Enable security settings before you build anything. No, really.
Most Salesforce projects don't fail because of a technical misconfiguration. But sometimes they fail because someone made a series of reasonable-sounding decisions in the wrong order. This is about what happens when that wrong order puts the system’s security at risk.
There is a step in every greenfield Salesforce implementation that is both important, easy to perform, and routinely skipped.
Before any development begins - before you create a single sandbox, before you configure a single object, before you run your first Flow - you should enable all relevant security settings and Release Updates in Production. Not as a task on the backlog. Not as a "we'll get to that" item. As a prerequisite to everything else.

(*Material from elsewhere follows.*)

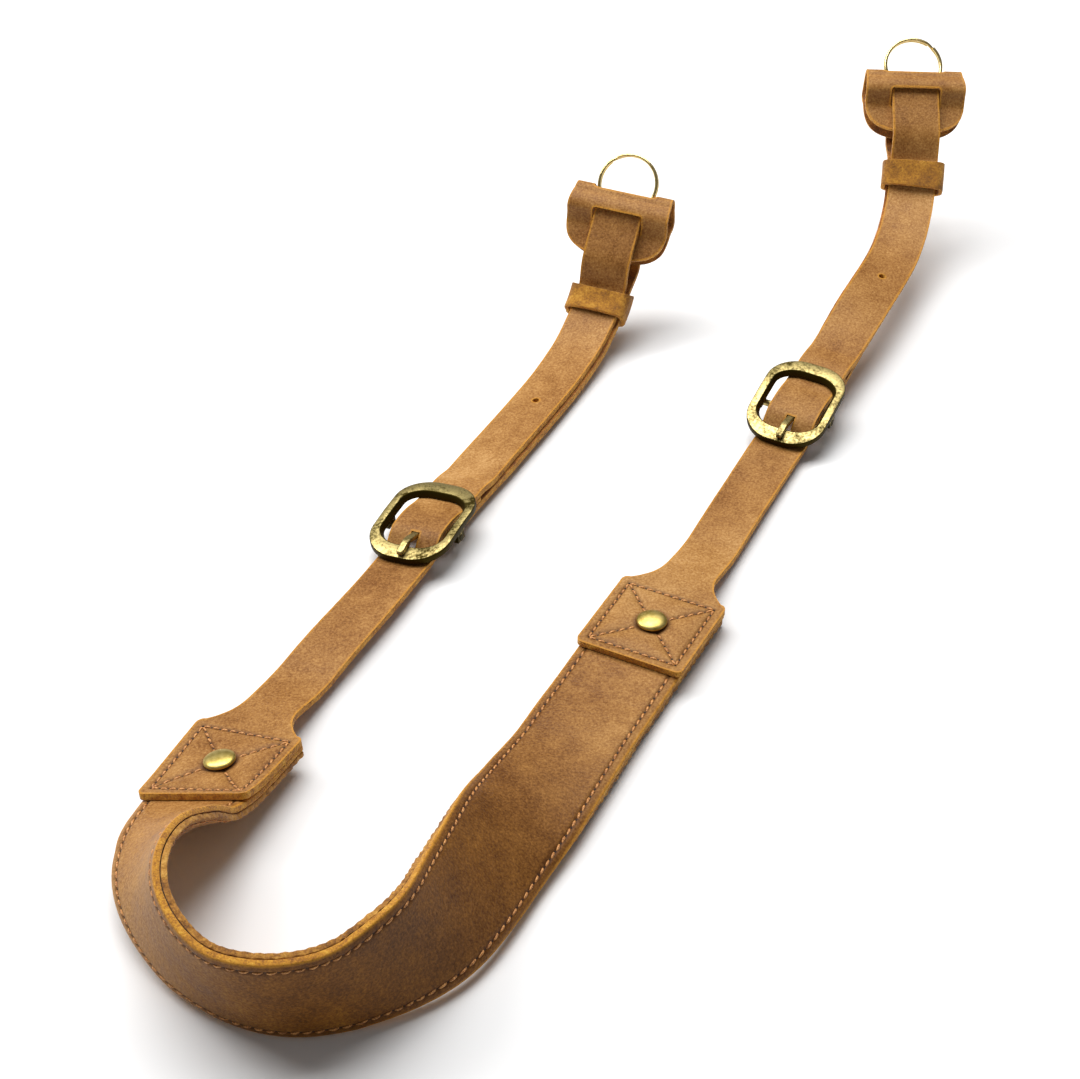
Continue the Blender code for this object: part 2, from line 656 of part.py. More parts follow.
def rounded_outline(length, width, corner, steps):
    """A rounded rectangle about the origin, corner by corner."""
    outline = []
    for sx, sy, start in ((1, 1, 0), (-1, 1, 90), (-1, -1, 180), (1, -1, 270)):
        for t in np.radians(np.linspace(start, start + 90, steps)):
            outline.append((sx * (length / 2 - corner) + corner * math.cos(t),
                            sy * (width / 2 - corner) + corner * math.sin(t)))
    return outline


def add_buckle(side, run, shade, parent):
    """The frame with its centre bar in one casting, and the prong on the bar."""
    name = side + "_buckle_frame"
    outer = rounded_outline(BUCKLE_LENGTH, BUCKLE_WIDTH, BUCKLE_CORNER, 7)
    inner_corner = BUCKLE_CORNER - (BUCKLE_END_FACE + BUCKLE_SIDE_FACE) / 2
    inner = rounded_outline(BUCKLE_LENGTH - 2 * BUCKLE_END_FACE,
                            BUCKLE_WIDTH - 2 * BUCKLE_SIDE_FACE, inner_corner, 7)
    low, high = -BUCKLE_THICKNESS / 2, BUCKLE_THICKNESS / 2
    rings = []
    for (ox, oy), (ix, iy) in zip(outer, inner):
        bevel = Vector((ox - ix, oy - iy, 0)).normalized() * BUCKLE_EDGE
        section = ((ox, oy, low), (ox, oy, high - BUCKLE_EDGE),
                   (ox - bevel.x, oy - bevel.y, high), (ix + bevel.x, iy + bevel.y, high),
                   (ix, iy, high - BUCKLE_EDGE), (ix, iy, low))
        rings.append([(x, y, z + frame_arch(x)) for x, y, z in section])
    casting = add_object(name, loft(name, rings, closed=True), shade, parent)
    casting.matrix_basis = span_frame(run)
    frame = run.frame(PATCH_TO_BAR) @ Matrix.Translation((0, BUCKLE_SHIFT, 0))

    # The bar and the two lugs that carry it below the frame
    bar_end = BUCKLE_WIDTH / 2 - BUCKLE_BAR_INSET
    bar = [[(x, y, BAR_HEIGHT + z) for x, z in circle(BUCKLE_BAR_DIAMETER, 12)]
           for y in (-bar_end, bar_end)]
    rod = as_cutter(add_object(side + "_bar_form", loft("bar", bar), parent=parent))
    rod.matrix_basis = frame
    boolean(casting, rod, "UNION")
    under = BAR_HEIGHT - 0.42 * BUCKLE_BAR_DIAMETER
    over = frame_rise(0) - 0.2 * BUCKLE_THICKNESS
    half = BUCKLE_LUG_LENGTH / 2
    outer_y = bar_end - BUCKLE_BAR_INSET / 2
    inner_y = outer_y - BUCKLE_LUG_WIDTH
    for low_y, high_y in ((inner_y, outer_y), (-outer_y, -inner_y)):
        lug = box_cutter(side + "_lug_form", frame, (-half, low_y, under),
                         (half, high_y, over), parent)
        boolean(casting, lug, "UNION")
    add_prong(side, run, shade, parent)


def frame_arch(s):
    """How far the buckle's frame is domed at a distance s from its middle."""
    return BUCKLE_DOME * (1 - (2 * s / BUCKLE_LENGTH) ** 2)


def frame_rise(s):
    """Middle height of the buckle's frame over the run, at s from the centre bar."""
    return BUCKLE_HEIGHT + BUCKLE_SLOPE * s + frame_arch(s)


def span_frame(run):
    """Matrix of the buckle's frame, laid on the strap by its two ends."""
    half = BUCKLE_LENGTH / 2
    ends = run.place([PATCH_TO_BAR - half, PATCH_TO_BAR + half], [BUCKLE_SHIFT] * 2,
                     [NEAR_END_UNDER + BUCKLE_THICKNESS / 2,
                      FAR_END_UNDER + BUCKLE_THICKNESS / 2])
    along = Vector(ends[1] - ends[0]).normalized()
    across = run.frame(PATCH_TO_BAR).col[1].to_3d()
    out = along.cross(across).normalized()
    turn = Matrix((along, out.cross(along), out)).transposed().to_4x4()
    return Matrix.Translation((ends[0] + ends[1]) / 2) @ turn


def prong_line():
    """The prong's middle line: its eye round the bar, then its shank up onto the frame."""
    radius = BAR_CLEARANCE + PRONG_EYE_THICKNESS / 2
    eye = arc((PATCH_TO_BAR, BAR_HEIGHT), radius, -140, 90, 12)
    tip = BUCKLE_LENGTH / 2 - GAP
    seat = BUCKLE_THICKNESS / 2 + PRONG_THICKNESS / 2 + 2 * GAP
    ends = [frame_rise(-s) + seat for s in (NEAR_EDGE, END_REACH, tip)]
    top = BAR_HEIGHT + radius
    place = (0.0, 0.45 * NEAR_EDGE, NEAR_EDGE, END_REACH, tip)
    height = (top, top + 0.4 * (ends[0] - top), *ends)
    shank = [(PATCH_TO_BAR - s, float(smooth(place, height, s)))
             for s in spaced(1.5 * MM, tip, 2 * MM)]
    return eye, shank


def add_prong(side, run, shade, parent):
    eye, shank_line = prong_line()
    line = eye + shank_line
    distance = PATCH_TO_BAR - np.array([point[0] for point in line])
    distance[:len(eye)] = 0
    shank = np.clip((distance - 1 * MM) / (3 * MM), 0, 1)
    width = PRONG_EYE_WIDTH + (PRONG_WIDTH - PRONG_EYE_WIDTH) * shank
    thick = PRONG_EYE_THICKNESS + (PRONG_THICKNESS - PRONG_EYE_THICKNESS) * shank
    name = side + "_buckle_prong"
    mesh = strip(name, run, line[::-1], width[::-1] / 2, thick[::-1],
                 (PRONG_EDGE, PRONG_EDGE))
    add_object(name, mesh, shade, parent)


def cut_strap_for_prong(side, run, strap, parent):
    """The hole that the prong comes up through, and the slot in the lap round the bar."""
    rise = [point for point in prong_line()[1] if PATCH_TO_BAR - point[0] < NEAR_EDGE]
    half = PRONG_WIDTH / 2 + 1.5 * GAP
    mesh = strip(side + "_prong_hole", run, rise[::-1], half, PRONG_THICKNESS + 3 * GAP)
    boolean(strap, as_cutter(add_object(side + "_prong_hole_cutter", mesh, parent=parent)))
    eye = BAR_CLEARANCE + PRONG_EYE_THICKNESS + GAP
    wrap = WRAP_RADIUS + SKIVED_THICKNESS / 2
    half = PRONG_EYE_WIDTH / 2 + 1.5 * GAP
    slot = box_cutter(side + "_prong_slot_cutter", run.frame(PATCH_TO_BAR, BAR_HEIGHT),
                      (-wrap - GAP, -half, -wrap - STRAP_THICKNESS),
                      (eye + 1 * MM, half, wrap + GAP / 2), parent)
    boolean(strap, slot)


def add_keeper(side, run, shade, parent):
    """A leather loop round both layers of the strap."""
    ease = 1.5 * GAP
    inner_width = STRAP_WIDTH + 2 * BACK_LAYER_SHIFT + 2 * ease
    inner_height = 2 * STRAP_THICKNESS + GAP + 2 * ease
    inner = rounded_outline(inner_width, inner_height, 2 * GAP, 3)
    outer = rounded_outline(inner_width + 2 * KEEPER_THICKNESS,
                            inner_height + 2 * KEEPER_THICKNESS, KEEPER_THICKNESS, 3)
    middle = FOLD_S - KEEPER_TO_FOLD
    ends = np.array((-0.5, -0.25, 0, 0.25, 0.5)) * KEEPER_WIDTH + middle
    s = np.concatenate([ends, ends[::-1]])
    rings = []
    for (outer_a, outer_n), (inner_a, inner_n) in zip(outer, inner):
        a = np.repeat((outer_a, inner_a), len(ends))
        n = np.repeat((outer_n, inner_n), len(ends))
        rings.append(run.place(s, a, n))
    name = side + "_keeper"
    add_object(name, loft(name, rings, closed=True), shade, parent)


def guard_line():
    """The guard's middle line in the side view, from the front flap over the fold."""
    steps = spaced(GUARD_FLAP, GUARD_FOLD_RADIUS + 1 * MM, 2.4 * MM)
    front = [(FOLD_S - q, guard_height(q, "front")) for q in steps]
    turn = arc((FOLD_S - GUARD_FOLD_RADIUS, 0), GUARD_FOLD_RADIUS, 90, -90, 8)
    back = [(FOLD_S - q, -guard_height(q, "back")) for q in steps[::-1]]
    return front + turn + back


def add_guard(side, run, shade, parent):
    """A leather tab folded over the ring, with two slots and an opening at the fold."""
    line = guard_line()
    below = FOLD_S - np.array([point[0] for point in line])
    fold, full = GUARD_FOLD_WIDTH / 2, GUARD_WIDTH / 2
    widen = np.clip(below / LOOP_TO_FOLD, 0, 1)
    lobe = np.clip((below - (GUARD_FLAP - GUARD_LOBE)) / GUARD_LOBE, 0, 0.99)
    rounding = (1 - lobe ** GUARD_LOBE_POWER) ** (1 / GUARD_LOBE_POWER)
    half = (fold + (full - fold) * widen) * rounding
    name = side + "_ring_guard"
    piece = add_object(name, strip(name, run, line, half, GUARD_THICKNESS), shade, parent)
    frame = run.frame(FOLD_S)
    depth = 5 * GUARD_FOLD_RADIUS
    slot_half = STRAP_WIDTH / 2 + 2 * GAP
    slots = box_cutter(side + "_slot_cutter", frame, (-SLOT_END, -slot_half, -depth),
                       (-GUARD_BRIDGE, slot_half, depth), parent)
    boolean(piece, slots)
    reach = RING_DIAMETER / 2 + 3 * GAP
    mouth = 0.95 * (GUARD_FOLD_RADIUS - GUARD_THICKNESS / 2)
    opening = box_cutter(side + "_fold_cutter", frame, (-GUARD_FOLD_RADIUS, -reach, -mouth),
                         (GUARD_THICKNESS, reach, mouth), parent)
    boolean(piece, opening)


def add_ring(side, run, shade, parent):
    """A split ring of two turns of wire, closed here into one ring."""
    wire = RING_WIRE / 2
    middle = RING_DIAMETER / 2 - wire
    profile = [(middle + x, z + wire) for x, z in arc((0, 0), wire, 0, 180, 4)]
    profile += [(middle + x, z - wire) for x, z in arc((0, 0), wire, 180, 360, 4)]
    name = side + "_split_ring"
    ring = add_object(name, turned(name, profile, 24, closed=True), shade, parent)
    room = 0.98 * (LOOP_RADIUS - STRAP_THICKNESS / 2) - 1.5 * GAP - wire
    sag = middle - math.sqrt(middle ** 2 - (LOOP_WAIST / 2) ** 2)
    wire_q = LOOP_TO_FOLD - math.sqrt(room ** 2 - wire ** 2) + sag
    ring.matrix_basis = run.frame(FOLD_S - wire_q + middle)


def build():
    for old in list(bpy.data.objects):
        bpy.data.objects.remove(old)
    origin = bpy.data.objects.new("strap_origin", None)
    bpy.context.scene.collection.objects.link(origin)
    shades = {
        "grain": material("oiled_leather", (0.36, 0.17, 0.055), 0.5),
        "suede": material("rough_leather", (0.42, 0.19, 0.05), 0.9),
        "brass": material("antique_brass", (0.55, 0.42, 0.13), 0.35, 1.0),
        "rivet": material("rivet_brass", (0.62, 0.49, 0.18), 0.3, 1.0),
        "ring": material("gold_plate", (0.80, 0.62, 0.28), 0.2, 1.0),
    }
    pad = pad_run()
    leathers = add_pad(pad, shades, origin)
    for side, bends, shift_sign in (("left", LEFT_BENDS, -1), ("right", RIGHT_BENDS, 1)):
        run = strap_run(pad, bends, side)
        strap = add_strap(side, run, shades["grain"], origin, shift_sign)
        cut_strap_for_prong(side, run, strap, origin)
        add_rivet(side, run, shades["rivet"], origin, leathers + (strap,))
        add_buckle(side, run, shades["brass"], origin)
        add_keeper(side, run, shades["suede"], origin)
        add_guard(side, run, shades["grain"], origin)
        add_ring(side, run, shades["ring"], origin)
    stand_on_origin(origin)


def stand_on_origin(origin):
    """Moves the whole strap so that z = 0 is under it and its middle is at x = y = 0."""
    bpy.context.view_layer.update()
    corners = [piece.matrix_world @ vertex.co for piece in bpy.data.objects
               if piece.type == "MESH" and not piece.hide_render
               for vertex in piece.data.vertices]
    low = [min(corner[k] for corner in corners) for k in range(3)]
    high = [max(corner[k] for corner in corners) for k in range(3)]
    origin.location = (-(low[0] + high[0]) / 2, -(low[1] + high[1]) / 2, -low[2])
    bpy.context.view_layer.update()


build()
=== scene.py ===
import functools
import math
import bpy
import numpy as np
from mathutils import Matrix, Vector, kdtree, noise


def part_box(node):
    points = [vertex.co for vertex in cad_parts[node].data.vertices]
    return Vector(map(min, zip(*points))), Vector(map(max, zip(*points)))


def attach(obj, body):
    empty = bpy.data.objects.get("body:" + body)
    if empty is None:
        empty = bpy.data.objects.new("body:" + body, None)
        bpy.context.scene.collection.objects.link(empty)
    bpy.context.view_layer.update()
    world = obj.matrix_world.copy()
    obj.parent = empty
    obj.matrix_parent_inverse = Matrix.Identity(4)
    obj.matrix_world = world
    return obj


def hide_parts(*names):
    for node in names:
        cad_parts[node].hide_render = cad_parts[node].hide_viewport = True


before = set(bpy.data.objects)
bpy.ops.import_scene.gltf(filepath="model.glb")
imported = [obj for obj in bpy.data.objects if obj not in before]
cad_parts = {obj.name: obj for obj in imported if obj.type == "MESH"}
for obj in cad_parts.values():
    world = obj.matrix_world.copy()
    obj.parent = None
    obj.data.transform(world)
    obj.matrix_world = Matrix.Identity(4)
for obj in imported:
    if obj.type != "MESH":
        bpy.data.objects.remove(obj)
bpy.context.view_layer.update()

mm = 0.001
gap = 0.3 * mm                          # clearance between pieces that touch
rng = np.random.default_rng(7)
noise.seed_set(7)                       # without it the frayed edges differ at each run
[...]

I don’t think this is a controversial position. Most experienced Salesforce implementers would nod along if you put it to them. And yet, in practice, it gets overlooked with surprising regularity.
Why it matters more than it sounds
Salesforce sandboxes are created as copies of Production. That means whatever security posture exists in your Production org at the point of sandbox creation is what gets inherited downstream. If those settings are not yet enabled, every sandbox you spin up will be working from the wrong baseline - and everything you build in them will be built against it.
The consequences tend to be invisible for a while. Development proceeds, the functional testing passes, and everything seems fine. Then, at some point, someone suggests enabling those security settings, and the atmosphere in the room changes. Because by that point, the plumbing is already in. The floors have been laid. Nobody wants to think about what "enabling the security settings now" actually means in practice.
What it means, in practice, is regression. Features that passed testing under a more permissive configuration may behave differently under the correct one. Automations, permission logic, integration behaviour - any of these can be affected. The team now faces a choice between proper remediation, or hoping for the best.
The specific failure I have seen
Years ago, I was brought in as a contributing consultant on a project that was deep into its delivery phase. During UAT, it became clear that the relevant security settings had never been enabled in Production - which meant they had never been active in any of the sandboxes, and everything had been built and tested against the wrong security baseline.
The right course of action would have been to enable those settings, retest, fix whatever (might've) broke, and go live with confidence. Instead, the lead consultant - understandably anxious about the short-term disruption - made the call to proceed as-is. The project went live with security settings that should have been active from day one sitting quietly disabled in the background.
Nobody celebrated that decision. It was a pragmatic response to a problem that should never have existed.
Why teams fall into this trap
I don’t think it’s laziness. I believe it is sequencing logic that feels reasonable, but is not. The thinking usually goes: we will set up the environments first, get building, and handle the security configuration once we know what we are dealing with. It sounds like a sensible division of concerns.
The problem is that security settings are not an overlay you can just apply to a finished system. They are part of the foundation. Enabling them late is the Salesforce equivalent of building a house and then trying to install the plumbing and wiring after the walls are up. Technically possible, but significantly more painful than it needed to be. And also entirely avoidable.
What good looks like
Before any sandbox is created:
- Enable the relevant security settings in Production
- Activate the applicable Release Updates, also in Production
- Confirm the Health Check baseline is where it should be. Where? In Production of course!
This takes a fraction of the time that retrofitting it later will cost. It means that when issues surface during sandbox development - and some will - they surface early, in low-stakes contexts, as a routine part of the build process rather than as a late-breaking emergency.
In the same spirit, give early thought to your object-level Organisation-Wide Defaults (OWDs). OWDs govern how records are shared across your org, and they sit at the base of your entire sharing and security model. Unlike the security settings above, it is not always practical to lock OWDs down before a single sandbox is created - the data model may not be sufficiently defined at that point. But they should be on your radar from the first week of development, not the last. Changing OWDs late in a project is not impossible, but it can trigger a cascade of sharing rule recalculations and unexpected access behaviour that is time-consuming to unpick and hard to explain to a client who thought testing was finished.
Issues found during unit testing are cheap. Issues found during UAT are expensive. Issues that make it to go-live are something else entirely.
The practical ask
If you run implementations, treat this as a prerequisite rather than a task. It should appear on your project initiation checklist alongside environment setup, not after it. It should be done before the first sandbox refresh or setup.
If you are joining a project mid-stream and this has not been done, raise it immediately. Do not wait for UAT to surface it. The earlier the conversation happens, the more options everyone has.
Security configuration is not the most glamorous part of a Salesforce implementation. But it is one of the few areas where getting the sequence wrong has consequences that compound quietly and surface loudly - usually at the worst possible moment.
Do it first, and do it in Production. Then build everything else on top of it - that’s what good security posture looks like.